Esse mesmo processo pode ser identificado no contexto do terrorismo jihajista internacional em que a Al Qaeda e o Estado Islâmico têm realizado procedimentos similares na construção de alianças com organizações terroristas locais em países muçulmanos da África e do Oriente Médio.
De certa forma esse cenário acaba por reproduzir o cenário da bipolarização existente na época da Guerra Fria, caracterizando-se por materializar um dos possíveis sistemas de poder idealizado em 1957 pelo professor da Universidade de Chicago Morton Kaplan.
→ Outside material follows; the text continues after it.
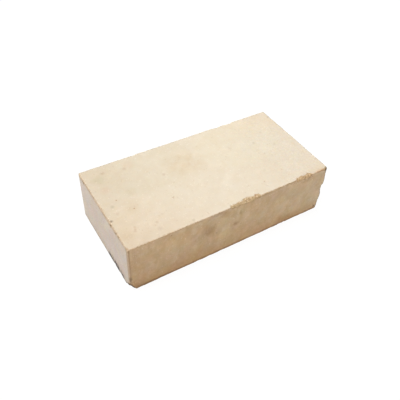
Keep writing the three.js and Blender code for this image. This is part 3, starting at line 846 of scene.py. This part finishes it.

O mesmo autor também afirma que é necessário um Balance of Power (equilíbrio de poder), para que seja obtida uma estabilidade nos cenários e foi justamente o que foi quebrado com o final do pacto entre o CV e o PCC.
Conforme iniciei esse ensaio, é fundamental que a sociedade moderna, os políticos, militares e gestores de segurança pública percebam que a rapidez da instabilidade dos cenários será cada vez mais intensa, o que tem levado vários Estados a falhar.
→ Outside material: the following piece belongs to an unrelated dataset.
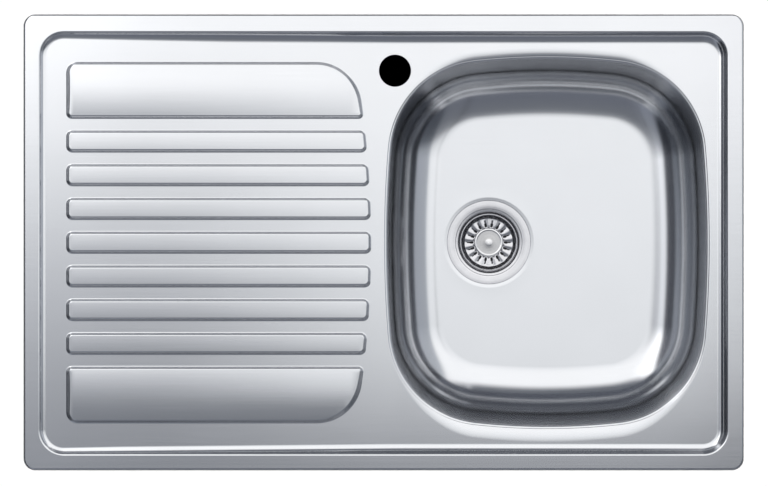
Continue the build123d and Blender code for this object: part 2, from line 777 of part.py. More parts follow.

A facilidade de acesso às novas tecnologias e a entrada do mundo na Era da Informação passou a permitir que os atores não estatais passem a fazer uso das redes sociais para realização de comunicação estratégica de alto impacto, facilitando o recrutamento de simpatizantes. Some-se a isso o mercado negro de armamentos de guerra que eram, até algumas décadas, dotação exclusiva de Forças Armadas; atualmente chegam às mãos de guerrilheiros, terroristas e organizações criminosas.
O contexto descrito acima tem levado ao questionamento da percepção de que nem todos os Estados tem plena capacidade de projetar poder dentro do próprio território e garantir com isso sua soberania. O perigo desse cenário se agrava quando essas más gestões governamentais possam vir a comprometer a segurança internacional e levar ao questionamento da soberania do país.
Além das rebeliões nos presídios de Manaus, Roraima na primeira semana do ano que totalizaram quase 90 mortos, temos observado a incompetência e apatia do governador do estado do Rio Grande do Norte que permite uma rebelião durar mais de 160 horas e a transmissão ao vivo de confrontos entre gangs.
Também vale ressaltar a lamentável interferência do governador do RN no trabalho técnico de negociação exercido por policiais qualificados; essa ação acabou por favorecer o desencadeamento de ações terroristas do crime organizado em Natal, quando nessa semana foram incendiados cerca de 20 ônibus, e mais uma dezena de viaturas policiais, ambulâncias, atacadas instalações de órgãos públicos do mesmo estado.
Creio que seja impossível tratar esse assunto sem abordar o vetor político. Na minha opinião, já houve provas suficientes de que o governador não quer comprar o desgaste de uma intervenção em força para não ser criticado por organizações de Direitos Humanos. O Governo Federal também não realiza uma intervenção Federal para não desgastar o Governador. E repete-se o arremedo que foi preparado por ocasião da ocupação do Complexo do Alemão (2010-2012), após a onda de ataques do Comando Vermelho.
O resultado é novamente o uso da fórmula mágica, as Forças Armadas fazendo o trabalho das forças de segurança estaduais porque o estado foi incompetente em inúmeros aspectos que vão desde o atraso no pagamento dos vencimentos dos policiais e demais funcionários, até a má gestão das contas públicas. Na raiz disso tudo encontramos a corrupção.
Muito se têm escrito sobre os números e fórmulas para resolver esse assunto. De uma maneira patética, no dia seguinte da segunda matança no presídio de Roraima, o Ministro da Justiça apresentou um Plano Nacional de Segurança com ações óbvias e que já eram previstas; parece que ainda não entenderam que o que está faltando, há vários anos, é comprometimento e vontade política de fazer as coisas.